Marital Separation

Have You Recently Been Separated From Your Partner and Family?

If you have been separated from your family against your wishes, you are probably feeling a mixture of emotions including: shock, disbelief, anger, remorse, sorrow and sadness. If these painful feelings override your common sense you might say and do things that make your situation even worse. You may desperately attempt to return to your family as soon as possible or punish them for rejecting you.

During this difficult time there are a number of things you should and shouldn’t do. 

Making Changes

When relationships collapse it’s common for people to blame their partners.  It takes courage to admit you may have said and done things that damaged your relationship as well.  You will likely repeat the same pattern in the future no matter who you are with until you learn greater self-control. Counselling can help you with this.

Remember, that a family crisis is a short term event that represents a turning point.  Be pro-active and get counselling to deal with your emotions during this challenging time.

Things that will make the situation worse!

DO NOT

  • Harass your partner by telephone, mail or in person, either at home or at work.

  • Threaten to harm your partner, the children or yourself.

  • Pressure relatives and friends to “talk some sense into your partner.”

  • Use the children to manipulate your partner.

  • Push for a quick decision.

  • Withhold money for household bills.

  • Act up until you get arrested.

  • Quit your job and leave the area.

  • Take your frustration out on police officers or other authority figures.

These actions will cause your partner to have even harder feelings and may result in a permanent separation. 

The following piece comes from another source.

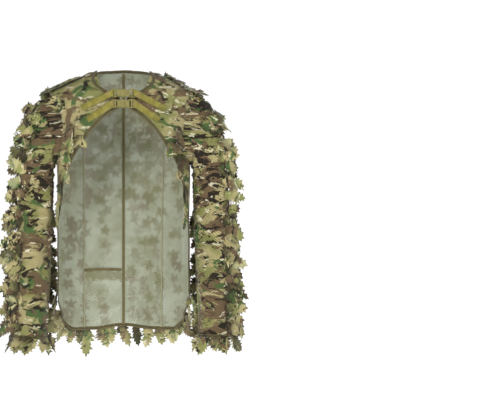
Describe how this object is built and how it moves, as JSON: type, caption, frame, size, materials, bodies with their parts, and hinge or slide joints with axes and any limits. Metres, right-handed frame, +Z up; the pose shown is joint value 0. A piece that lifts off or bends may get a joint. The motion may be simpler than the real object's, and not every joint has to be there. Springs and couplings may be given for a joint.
{
  "type": "leaf camouflage over-jacket",
  "caption": "Long-sleeved camouflage net over-jacket with an arched open front, buckled chest straps and rows of cut cloth leaves sewn on the outside",
  "frame": {"origin": "the middle of the neck opening, level with the top edge of the back neck, where the jacket is held up", "axes": "+Z is up along the back length; the front faces -Y; +X is the wearer's left"},
  "size_m": [0.7236, 0.2692, 0.8476],
  "materials": {
    "net": "camouflage printed open polyester net",
    "binding": "woven olive brown bias tape",
    "leaf": "printed cloth cut into leaf shapes with raw edges",
    "webbing": "woven olive webbing, stitched down",
    "plastic": "moulded olive acetal"
  },
  "bodies": {
    "jacket_body": {"back_panel_left": "net", "side_panel_left": "net", "front_panel_left": "net", "back_panel_right": "net", "side_panel_right": "net", "front_panel_right": "net", "neck_binding": "binding", "front_edge_binding_left": "binding", "front_edge_binding_right": "binding", "hem_binding": "binding", "centre_back_tape": "binding", "cross_seam_tape": "binding", "back_seam_tape_left": "binding", "back_seam_tape_right": "binding", "leaf_strip_back_centre": "leaf", "leaf_strip_back_left": "leaf", "leaf_strip_back_right": "leaf", "leaf_strip_back_far_left": "leaf", "leaf_strip_back_far_right": "leaf", "leaf_strip_front_left": "leaf", "leaf_strip_shoulder_left": "leaf", "leaf_strip_front_right": "leaf", "leaf_strip_shoulder_right": "leaf", "hem_leaf_fringe": "leaf", "upper_buckle_socket": "plastic", "upper_strap_left": "webbing", "upper_strap_right": "webbing", "lower_buckle_socket": "plastic", "lower_strap_left": "webbing", "lower_strap_right": "webbing"},
    "upper_sleeve_left": {"sleeve_upper_left": "net", "sleeve_tape_upper_left": "binding", "leaf_strip_sleeve_upper_left": "leaf"},
    "lower_sleeve_left": {"sleeve_lower_left": "net", "sleeve_tape_lower_left": "binding", "leaf_strip_sleeve_lower_left": "leaf", "cuff_binding_left": "binding", "cuff_leaf_fringe_left": "leaf"},
    "upper_sleeve_right": {"sleeve_upper_right": "net", "sleeve_tape_upper_right": "binding", "leaf_strip_sleeve_upper_right": "leaf"},
    "lower_sleeve_right": {"sleeve_lower_right": "net", "sleeve_tape_lower_right": "binding", "leaf_strip_sleeve_lower_right": "leaf", "cuff_binding_right": "binding", "cuff_leaf_fringe_right": "leaf"},
    "upper_plug": {"upper_buckle_plug": "plastic"},
    "upper_prong_top": {"upper_buckle_prong_top": "plastic"},
    "upper_prong_bottom": {"upper_buckle_prong_bottom": "plastic"},
    "lower_plug": {"lower_buckle_plug": "plastic"},
    "lower_prong_top": {"lower_buckle_prong_top": "plastic"},
    "lower_prong_bottom": {"lower_buckle_prong_bottom": "plastic"}
  },
  "joints": [
    {"name": "shoulder_swing_left", "type": "hinge", "parent": "jacket_body", "child": "upper_sleeve_left", "pos_m": [0.204, 0, -0.084], "axis": [0, -1, 0], "range_deg": [0, 35]},
    {"name": "elbow_fold_left", "type": "hinge", "parent": "upper_sleeve_left", "child": "lower_sleeve_left", "pos_m": [0.256, 0, -0.43], "axis": [-1, 0, 0], "range_deg": [0, 45]},
    {"name": "shoulder_swing_right", "type": "hinge", "parent": "jacket_body", "child": "upper_sleeve_right", "pos_m": [-0.204, 0, -0.084], "axis": [0, 1, 0], "range_deg": [0, 35]},
    {"name": "elbow_fold_right", "type": "hinge", "parent": "upper_sleeve_right", "child": "lower_sleeve_right", "pos_m": [-0.256, 0, -0.43], "axis": [-1, 0, 0], "range_deg": [0, 45]},
    {"name": "upper_buckle_slide", "type": "slide", "parent": "jacket_body", "child": "upper_plug", "axis": [1, 0, 0], "range_m": [0, 0.022], "deforming": ["upper_strap_left", "upper_buckle_prong_top", "upper_buckle_prong_bottom"]},
    {"name": "upper_prong_squeeze_top", "type": "hinge", "parent": "upper_plug", "child": "upper_prong_top", "pos_m": [0.003, -0.11318, -0.0685], "axis": [0, -1, 0], "range_deg": [0, 7.5], "stiffness_Nm_per_rad": 0.02},
    {"name": "upper_prong_squeeze_bottom", "type": "hinge", "parent": "upper_plug", "child": "upper_prong_bottom", "pos_m": [0.003, -0.11318, -0.0835], "axis": [0, 1, 0], "range_deg": [0, 7.5], "stiffness_Nm_per_rad": 0.02},
    {"name": "lower_buckle_slide", "type": "slide", "parent": "jacket_body", "child": "lower_plug", "axis": [1, 0, 0], "range_m": [0, 0.022], "deforming": ["lower_strap_left", "lower_buckle_prong_top", "lower_buckle_prong_bottom"]},
    {"name": "lower_prong_squeeze_top", "type": "hinge", "parent": "lower_plug", "child": "lower_prong_top", "pos_m": [0.003, -0.1187, -0.0985], "axis": [0, -1, 0], "range_deg": [0, 7.5], "stiffness_Nm_per_rad": 0.02},
    {"name": "lower_prong_squeeze_bottom", "type": "hinge", "parent": "lower_plug", "child": "lower_prong_bottom", "pos_m": [0.003, -0.1187, -0.1135], "axis": [0, 1, 0], "range_deg": [0, 7.5], "stiffness_Nm_per_rad": 0.02}
  ],
  "couplings": [
    {"joint": "upper_prong_squeeze_bottom", "follows": "upper_prong_squeeze_top", "ratio": 1},
    {"joint": "lower_prong_squeeze_bottom", "follows": "lower_prong_squeeze_top", "ratio": 1}
  ]
}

Things that will improve the situation
for you and your family.


DO

  • Seek counselling to help you deal with the crisis more effectively.

  • Join a treatment group, if you need to, such as Alcoholics, Narcotics, or Gamblers Anonymous (Check the phone book for listings.)

  • Obey restraining orders and other legal obligations.

  • If there is no restraining order, write one letter to your partner stating that you wish to patch things up then…

  • Leave your partner alone to decide when your next contact will be.

  • Accept the fact that empty promises will not solve anything and only constructive actions can help now.

  • Live up to all of your commitments. Be prompt and polite.

  • Keep working. Pay the bills. Keep yourself and your place clean.

  • Find out where you can obtain marital counseling and pay for it if you can.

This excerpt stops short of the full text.